Some considerations for update events:
target move orders changed
target was moved / deleted / added
unit reached the end of its path or is at final node - N
nav mesh changed
dynamic obstacle was added / deleted / moved
unit found / lost target within weapon / sight range
unit lost line of sight on target
Another optimization that might apply is to pathfind units as a group, with offsets or perturbations from the pathfinding object. For example, if you spawn 10 tanks that are to move in formation anyway, they might be able to pathfind as a group.
If you can pathfind over a simpler domain, it will be less expensive. For example, an RTS might only need to pathfind in 2d, even though there is a visual 3d environment.
As you mention, if your pathfind can use a simpler object, such as a sphere or character collider capsule, it will be a faster calculation than dealing with a cube or a mesh.
A* does work best with a fairly coarse node graph. You can have reactionary code deal with incidentals between nodes.
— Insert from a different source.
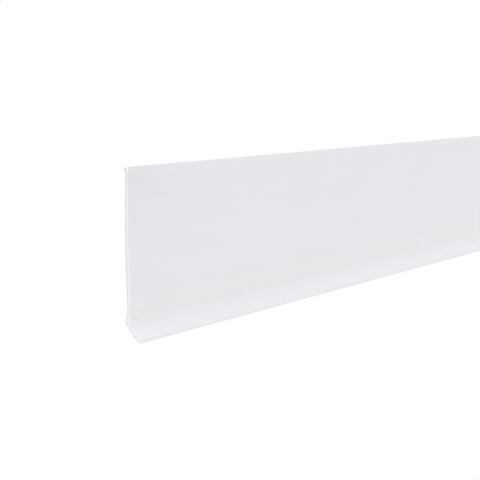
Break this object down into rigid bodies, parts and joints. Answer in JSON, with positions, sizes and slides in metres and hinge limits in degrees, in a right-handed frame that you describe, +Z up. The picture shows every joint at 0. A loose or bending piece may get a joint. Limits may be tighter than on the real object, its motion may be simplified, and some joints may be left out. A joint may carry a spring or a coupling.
{
  "type": "door sweep",
  "caption": "Self-adhesive door sweep strip: slim white panel with a soft sealing lip along its top and a flared soft sweep lip along its foot.",
  "frame": {"origin": "centre of the upper adhesive face, on the door's face and half way along the strip; the floor line is 81.5 mm below it", "axes": "+X along the strip, +Y into the door so the visible front faces -Y, +Z up"},
  "size_m": [1, 0.013, 0.1],
  "materials": {
    "rigid_pvc": "satin white, as extruded",
    "soft_pvc": "satin white, flexible",
    "foam_tape": "closed-cell foam, matte",
    "release_liner": "smooth siliconised film"
  },
  "bodies": {
    "carrier": {"carrier_panel": "rigid_pvc", "upper_tape": "foam_tape", "lower_tape": "foam_tape"},
    "top_lip": {"top_lip": "soft_pvc"},
    "sweep_lip": {"sweep_lip": "soft_pvc"},
    "upper_liner": {"upper_liner": "release_liner"},
    "lower_liner": {"lower_liner": "release_liner"}
  },
  "joints": [
    {"name": "sweep_lip_flex", "type": "hinge", "parent": "carrier", "child": "sweep_lip", "pos_m": [0, -0.002, -0.0698], "axis": [-1, 0, 0], "range_deg": [-20, 35], "stiffness_Nm_per_rad": 0.5},
    {"name": "top_lip_flex", "type": "hinge", "parent": "carrier", "child": "top_lip", "pos_m": [0, -0.0033, 0.0119], "axis": [1, 0, 0], "range_deg": [-8, 12], "stiffness_Nm_per_rad": 0.05},
    {"name": "upper_liner_peel", "type": "slide", "parent": "carrier", "child": "upper_liner", "axis": [0, 1, 0], "range_m": [0, 0.03]},
    {"name": "lower_liner_peel", "type": "slide", "parent": "carrier", "child": "lower_liner", "axis": [0, 1, 0], "range_m": [0, 0.03]}
  ]
}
Yeah, making the new path as a response rather than proactively is a good idea
Answer by MartinCA · Apr 03, 2013 at 05:14 AM
That's some great advice by Louissi,
Also, you could consider using a simple AI that uses basic heuristics to determine it's path, and only the pathfinder when a certain condition is met (basic AI leads the agent into a wall, distance to the player is above or below a certain threshold, etc).
Another optimization is to make your pathfinder asynchronous and limit it's execution time. Agents will put path requests in a queue and the pathfinder will respond with paths as long as it's execution time has not exceeded. Again, in this case too you would probably want a simpler AI pathing fallback.
Swapping between using a simpler 'pathfinder' and fully fledged A* was a good idea if you can deter$$anonymous$$e which situation you should use either. Thanks!